■ 前処理施設が完成 農林業系廃棄物 江刺 課題解決に一歩前進
岩手日日新聞 2015年6月4日
東京電力福島第1原発事故に伴う放射能問題で、奥州市が同市江刺区内に整備を進めていた農林業系廃棄物(牧草)の前処理施設が完成した。試験焼却 を経て焼却施設周辺住民の合意が得られれば、前処理施設に牧草を搬入し、裁断作業を開始する予定。国との協議に時間を要したために整備は大幅に遅れたが、 待望の施設完成により課題解決に向けて一歩前進した格好で、市は「住民の安全を最優先に取り組みを進めていきたい」としている。
前処理施設について奥州市、金ケ崎町、奥州金ケ崎行政事務組合の3者は2013年、焼 却処理施設の胆江地区衛生センターがある同市水沢区佐倉河の同組合事務所北側空きスペースに共同整備する案を提示したが、施設周辺住民の合意が得られず、 両市町に分散設置する方針に切り替えた。
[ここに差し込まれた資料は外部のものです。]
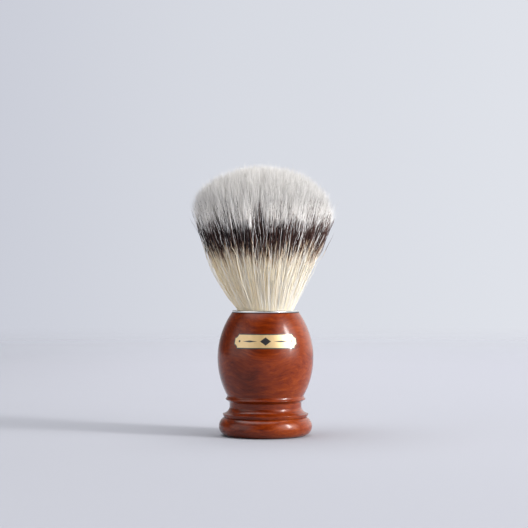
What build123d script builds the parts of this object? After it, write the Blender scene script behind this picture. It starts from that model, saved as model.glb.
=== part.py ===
from build123d import *
import os
from math import cos, degrees, sin, sqrt

# A shaving brush: a turned wooden handle, a metal collar on its rim, and a knot of fibres glued
# into a socket bored in its top. Millimetres. The origin is the middle of the foot's underside,
# +Z runs up the axis of the brush, and the badge on the barrel faces -Y.
# A "height" is measured up from the surface that the brush stands on.

# Knot of fibres
KNOT_DIAMETER = 22.6  # where it leaves the collar
KNOT_LOFT = 58.9  # free length, from the collar's top to the crown
BLOOM_DIAMETER = 57.6  # the fan at its widest
CROWN_HEIGHT = 17.3  # from the widest place up to the crown
SHOULDER_RADIUS = 12.0  # of the crown's rounded edge
BLOOM_BULGE = 1.2  # how far the fan's side bows out from straight
ROOT_TAPER = 0.5  # how much smaller the tied roots' radius is than the knot's

# Collar, pressed into the socket's mouth
COLLAR_THICKNESS = 0.8
SLEEVE_WALL = 0.5
SLEEVE_LENGTH = 6.0
COLLAR_ROUND = 0.32
COLLAR_RELIEF = 0.14

# Handle, a single turning, from the foot up
CONTACT_DIAMETER = 31.4  # the flat circle that it stands on
FOOT_DIAMETER = 38.1
FOOT_WIDEST_HEIGHT = 3.8
FOOT_TOP_DIAMETER = 34.2
FOOT_TOP_HEIGHT = 7.45
GROOVE_DEPTH = 0.28
GROOVE_WIDTH = 0.36
ARRIS_DIAMETER = 35.1
ARRIS_HEIGHT = 8.95
COVE_RADIUS = 3.6
COVE_HEIGHT = 2.55
NECK_DIAMETER = 29.4
NECK_LENGTH = 2.2
BEAD_DIAMETER = 32.9
BEAD_LIP_RISE = 1.2  # from the neck's top out to the bead's tip
BEAD_CROWN_RISE = 1.35  # from the bead's tip in to the waist
BEAD_CROWN_RADIUS = 2.0
WAIST_DIAMETER = 31.3
BELLY_DIAMETER = 39.15
BELLY_HEIGHT = 31.8
HANDLE_HEIGHT = 50.3
RIM_WALL = 1.65  # wood left around the socket at the rim
SOCKET_DEPTH = 16.0
FINE_ROUND = 0.15  # polish takes this much off a sharp edge
SOFT_ROUND = 0.35

# What holds the knot
PLUG_HEIGHT = 8.0
PLUG_FLOOR = 3.0  # resin below the ends of the roots
ADHESIVE_WALL = 0.5
ADHESIVE_FLOOR = 0.8
THREAD_DIAMETER = 0.5
THREAD_TURNS = 4
THREAD_BELOW_PLUG_TOP = 0.7

# Badge on the barrel, its width measured round the barrel
BADGE_HEIGHT = 39.1  # of its middle
BADGE_WIDTH = 27.0
BADGE_TALL = 6.0
BADGE_CORNER = 1.5
BADGE_BORDER = 0.42
BACKING_THICKNESS = 0.08
FOIL_THICKNESS = 0.06
DIAMOND_WIDTH = 4.4
DIAMOND_TALL = 3.2
NEEDLE_LENGTH = 6.2
NEEDLE_TALL = 0.8
NEEDLE_PLACE = 6.4  # from the badge's middle, round the barrel
DOT_DIAMETER = 0.9
DOT_PLACE = 10.9

# Clearances, each on one side
KNOT_CLEARANCE = 0.1
SLEEVE_CLEARANCE = 0.05
THREAD_CLEARANCE = 0.02

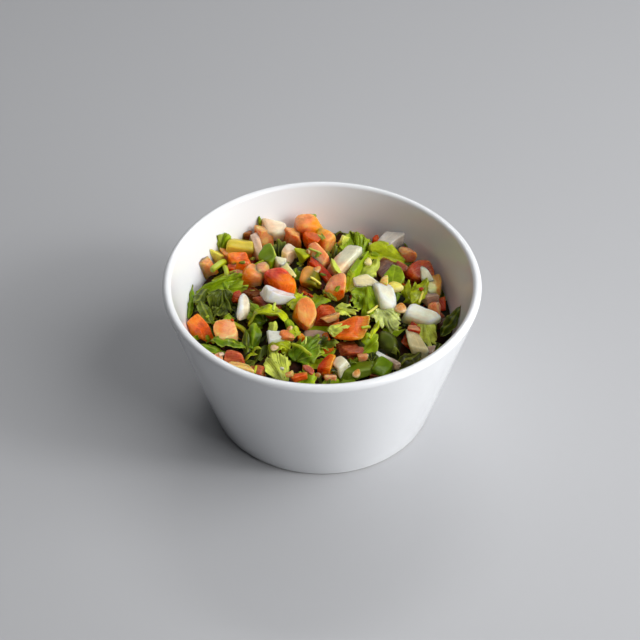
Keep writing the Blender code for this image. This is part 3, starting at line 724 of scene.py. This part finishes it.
def settle(points, piece):
    """Turns a piece and moves it to its place, inside the bowl, as the solids are placed."""
    x, y, top = piece.place
    heading, nose_up, roll = piece.turn
    turn = np.array(Euler([math.radians(a) for a in (roll, -nose_up, heading)], "XYZ").to_matrix())
    reach = np.abs(turn[2]) @ piece.size
    middle = np.array((x, y, skin_height(x, y) + top - SEAT * reach))
    return keep_inside(points @ turn.T + middle)


SIDES = dict(
    nose=(1, 0, 0), tail=(-1, 0, 0), left=(0, 1, 0), right=(0, -1, 0), top=(0, 0, 1), bottom=(0, 0, -1),
)
SIDE_NAMES = list(SIDES)
SKEW = 0.2
CORNER_CUTS = 5
CUT_KEEPS = (0.66, 0.94)
SEAM = (-0.35, 0.35)
FACE_SEAM = (0.3, 0.7)
RIPE_FROM, RIPE_TO = -0.2, 1.2
RIPER = (0.96, 0.72, 0.5)
WAN_FROM, WAN_TO = 0.2, 1.4
WAN_BRIGHTER = 1.15
WAN = (0.1, 0.07, 0.015)
FACE_SHADES = (-0.12, 0.12)
PIECE_SHADES = (0.93, 1.07)
# Painted highlight along a diced piece's edges: how much brighter and paler they are made.
EDGE_HIGHLIGHT_GAIN = 1.25
EDGE_HIGHLIGHT_LIFT = (0.02, 0.015, 0.004)
LUMP_SIZE = 5.0
CREASE_SIZE, CREASE_HEIGHT = 1.7, 1.4
GRAIN_SIZE, GRAIN_HEIGHT = 0.8, 0.5


def cut_planes(piece, draw):
    """A diced piece's faces, each way divided by its reach: six uneven sides and some cut corners."""
    ways = np.array(list(SIDES.values()), float) + draw.normal(0, SKEW, (6, 3))
    reaches = list(np.linalg.norm(ways, axis=1))
    cuts = piece.cuts
    if cuts is None:
        cuts = []
        for _ in range(CORNER_CUTS):
            way = draw.choice((-1, 1), 3) * draw.uniform(0.25, 1, 3)
            cuts.append((*way, draw.uniform(*CUT_KEEPS)))
    for *way, keep in cuts:
        ways = np.vstack([ways, way])
        reaches.append(keep * np.abs(way).sum())
    return ways / np.array(reaches)[:, None]


def paint_piece(piece, local, share, flush, draw):
    """A diced piece's colour: its own and its sides', riper and paler patches, and a painted edge
    highlight.
    """
    tint = np.tile(paint(piece.colour), (len(local), 1))
    # Some sides' colours: skin and two-tone flesh, and in some rows painted highlight and painted shade on
    # lit and shaded sides.
    for side, colour in piece.half.items():
        along = local @ np.array(SIDES[side]) + 0.25 * waves(local, 1.2, draw)
        tint = blend(tint, paint(colour), ease(along, *SEAM)[:, None])
    for side, colour in piece.faces.items():
        amount = share[:, SIDE_NAMES.index(side)] + 0.08 * waves(local, 0.8, draw)
        tint = blend(tint, paint(colour), ease(amount, *FACE_SEAM)[:, None])
    body = local * piece.size / 2
    patchy = flush * (1 - tint[:, 2:])
    ripe = ease(waves(body, 5.0, draw) + 0.4 * waves(body, 1.6, draw), RIPE_FROM, RIPE_TO)
    tint = blend(tint, tint * RIPER, patchy * ripe[:, None])
    wan = ease(waves(body, 3.6, draw) + 0.5 * waves(body, 1.2, draw), WAN_FROM, WAN_TO)
    tint = blend(tint, tint * WAN_BRIGHTER + WAN, patchy * wan[:, None])
    shade = 1 + share @ draw.uniform(*FACE_SHADES, share.shape[1]) + 0.07 * waves(local, 1.3, draw)
    # Painted highlight: the piece's edges are made brighter and paler.
    edge = ease(1 - share.max(1), 0.2, 0.5)
    tint = blend(tint, tint * EDGE_HIGHLIGHT_GAIN + EDGE_HIGHLIGHT_LIFT, edge[:, None])
    return tint * (shade * draw.uniform(*PIECE_SHADES))[:, None]


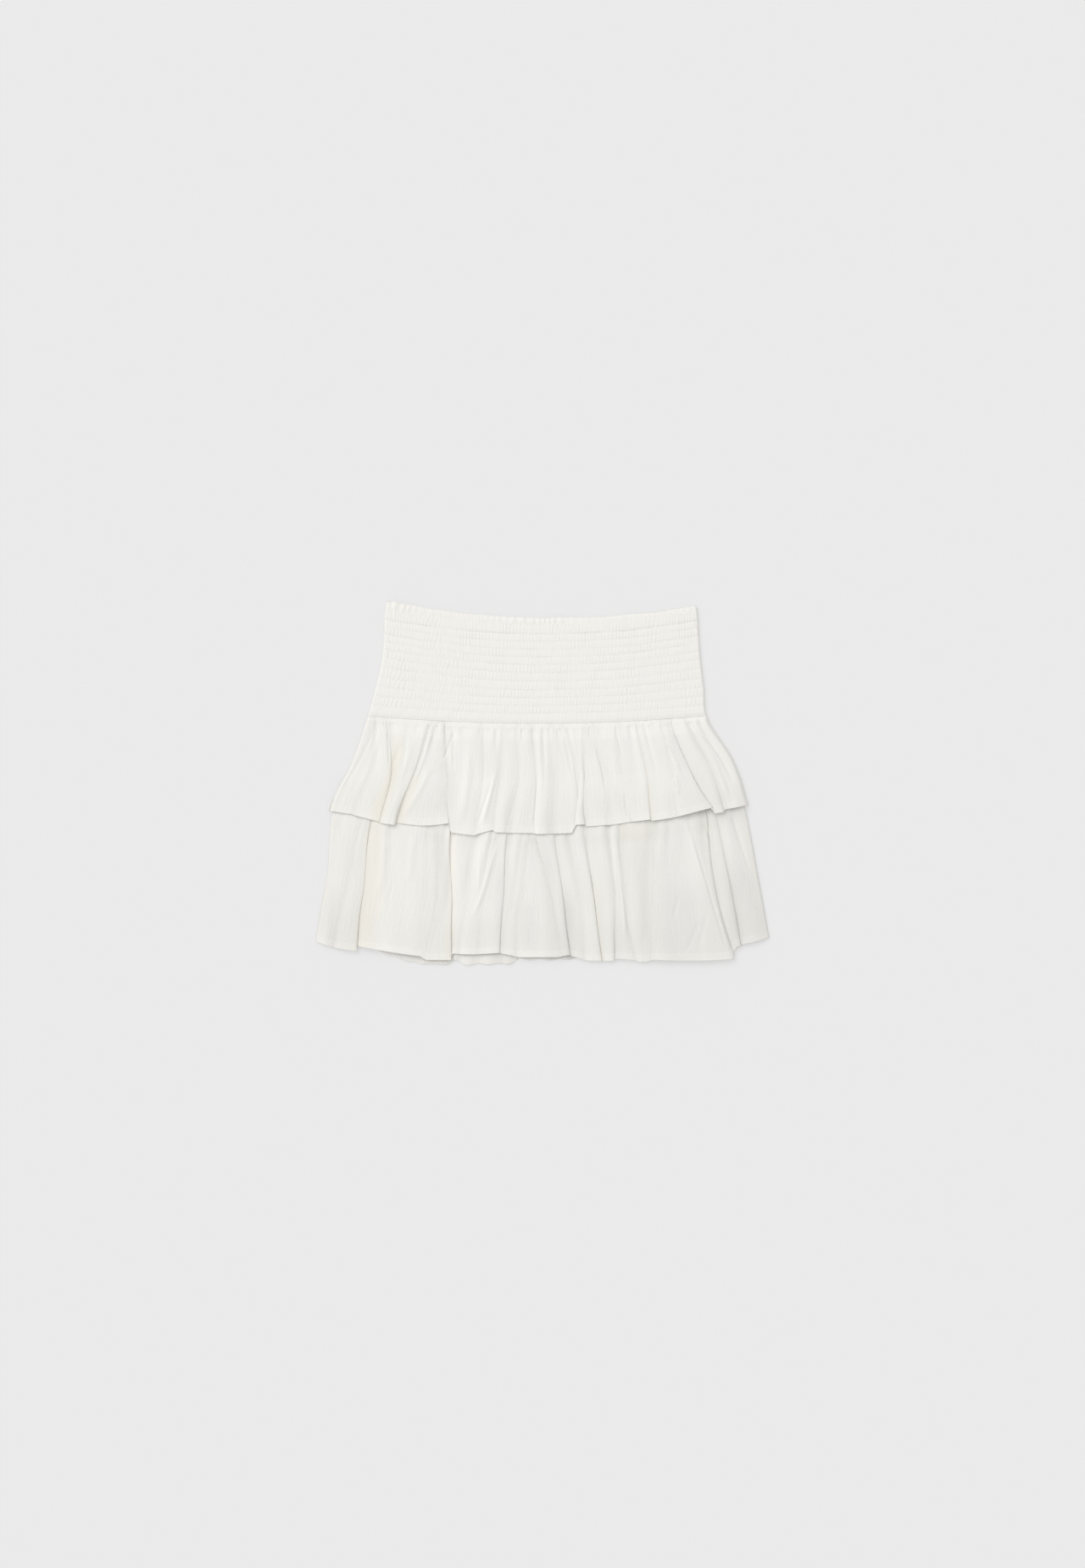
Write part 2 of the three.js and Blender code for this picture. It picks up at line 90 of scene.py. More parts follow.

これを受けて市は、岩手ふるさと農協と岩手江刺農協の両管内各1カ所の計2カ所に整備する方向で候補地を選定。このうち、同市江刺区玉里字川子野沢地内の共同利用地(民有地)について住民合意が得られた。
焼却施設敷地内への整備を求めていた環境省との協議に時間を要したため、整備工事は当初計画したよりも大幅に遅れたが、今年4月から約2カ月で完了した。
完成した前処理施設は鉄骨造りのテント型で、面積約400平方メートル。内部には牧草の裁断機と集塵(しゅうじん)機を配置した。周辺への臭気漏れがないように設計されている。
市生活環境課では、1日2回、作業開始前と作業中に周辺5カ所で空間放射線量を測定し、測定値を出入り口付近に表示するほか、河川の放射性物質濃度測定の結果も公表する。
菅原達郎課長は「市民の安全を考え、丁寧な説明、情報提供に努める」と話し、もう1カ所の候補地についても周辺住民の理解が得られるよう努めていく考えだ。